8. The process of claim 7 wherein the ceramic of said porous block is selected from the group comprising chromia, alumina, zirconia, magnesia, silica and combinations thereof.

9. The process of claim 8 wherein said porous block is a ceramic foam.

10. The process of claim 8 wherein said porous block is a ceramic extruded honeycomb.

11. The process of claim 8 wherein said porous block is a refractory material coated with the reactive oxide of said alloying element.

12. The process of claim 2 wherein said inert gas is selected from the group comprising argon and nitrogen.

13. The process of claim 12 wherein said melt is a nickel base alloy.

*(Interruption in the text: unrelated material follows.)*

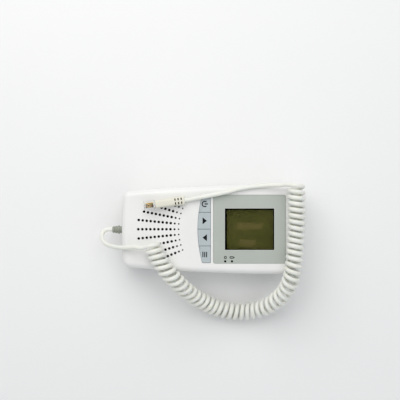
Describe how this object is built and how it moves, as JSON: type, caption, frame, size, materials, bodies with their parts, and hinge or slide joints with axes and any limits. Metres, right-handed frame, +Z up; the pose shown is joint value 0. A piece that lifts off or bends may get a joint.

14. The process of claim 12 wherein said melt is an iron base alloy.

15. The process of claim 12 wherein said final value is not less than about 0.01 wt % carbon.

16. The process of claim 1 including the step of filtering said melt having a carbon content with a final value through a second ceramic porous block containing said reactive oxide of said alloying element with said melt.

17. The process of claim 16 wherein the ceramic of said second porous block is selected from the group comprising chromia, alumina, zirconia, magnesia, silica and combinations thereof.

18. The process of claim 17 wherein said porous block is a ceramic foam.

19. The process of claim 17 wherein said porous block is a ceramic extruded honeycomb.

20. The process of claim 17 wherein said porous block is a refractory material coated with the reactive oxide of said alloying element.

21. The product in accordance with the process of claim 1.